The newly obtained measuring device is a "real physical device", and, in that sense, the associated operator B corresponds to something "measurable". However, the numbers b(n) may not represent possible values of a dynamical attribute of the system, as did the original a(n). In particular, the b(n) can even be complex numbers.

Now, since the values of the dynamical attributes of physical systems are necessarily real numbers, and the physical quantities which we measure are necessarily real-valued functions of those numbers, the term "observable" has been reserved for an operator which necessarily has real eigenvalues. This means that, while our operator B above, with complex b(n), does in some sense correspond to something "measurable", it is not an "observable".

Last edited: Jun 22, 2004
4. Jun 22, 2004

shchr

Hello, tavi_boada. I'm interested in your assertion.
But I think an observable corresponding to a physical value must be a one which can be observed by direct mesurement. But, although A and B are directly observed, A+iB cannot be observed directly. Could you give us an example of an observable (directly observalbe value) like A+iB.
Thank you.

Last edited: Jun 22, 2004
5. Jun 22, 2004

Eye_in_the_Sky

This time I'll answer your question directly.

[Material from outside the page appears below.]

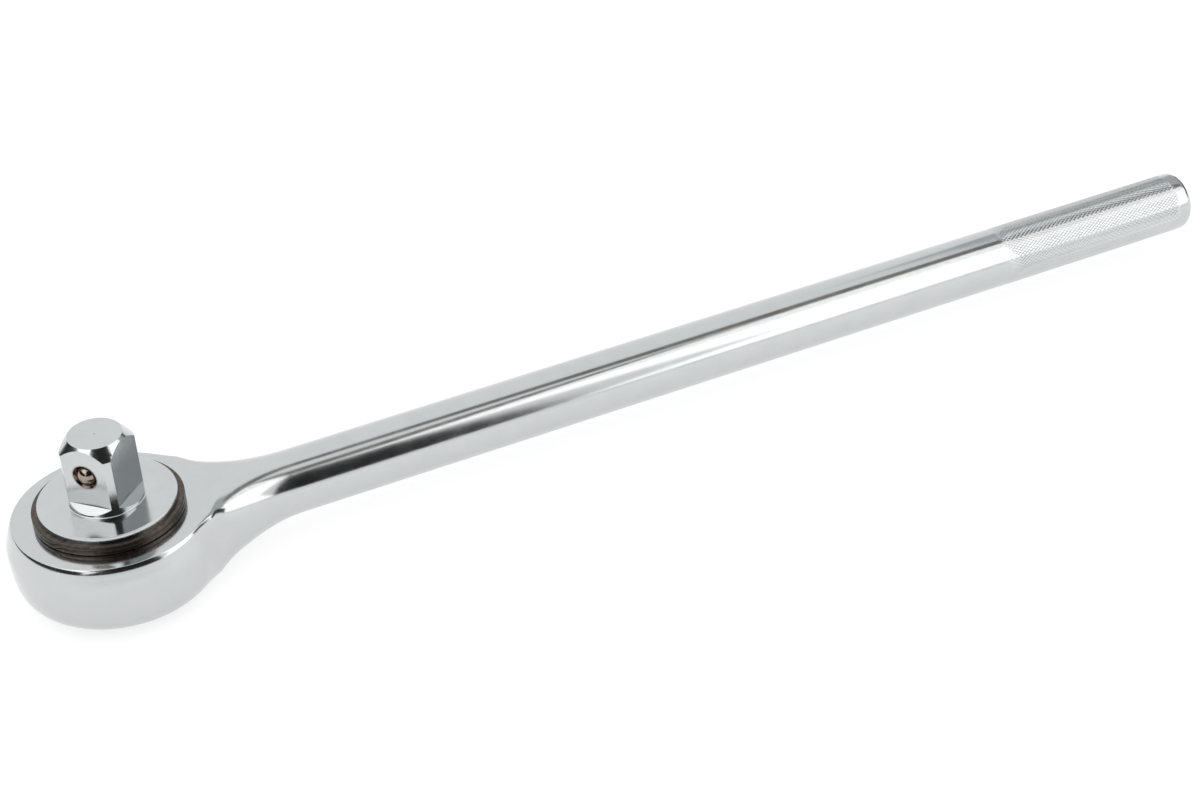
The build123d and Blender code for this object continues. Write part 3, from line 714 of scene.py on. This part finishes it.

Yes, your operator C is an "observable" in the sense that you give. Its eigenvalues are like a "code" for those of A and B.

At the time when physicists defined the notion of an "observable" they weren't thinking in the most general terms that you have suggested. They weren't thinking of an eigenvalue as an "abstract label", but rather, as the "numerical value of a physical quantity". So, they went ahead defined an "observable" as having real eigenvalues.

6. Jun 23, 2004

Hey guys thank you for your interesting contributions.

The question is, are observables things you can measure with a device, like pressure, position?Or are they al, in general,l REAL functions of these?The hamiltonian operator has eigenvalues that are the energies the system can take. Energy is not something you can directly measure. There are no energyometers. I view the hamiltonian as an operator real function of other operators.

Ther third postulate as you know says that all observable quantities "correspond to" a hermitian operator.THe hamiltonian operator is a real function of hermitian operators so it is also hermitian. But complex functions of hermitian operators are not in general hermitian.

If we consider that a real function of observables is observable, then a complex function of them is also observable. No?

7. Jun 23, 2004

shchr

Let's take the case of harmonic oscillator. x is an observable and p is also an observable. But they cannot be measured simultaneously because they don't commute. As we know, a=C x + i D p (C and D are proper constants) is annihilation operator. But a does not have diagonal elements which should be average values of some physical quantity. So a must not be an observable. As far as I know, there is not such a combination of observables which are also obsevables but are not real values.

8. Jun 23, 2004

slyboy

It is better to use the projector formalism for quantum measurements in order to get around tricky cases like these. Observables fall into equivalence classes, that have the same projectors onto their eigenspaces. The projectors are treated as fundamental, rather than the observables.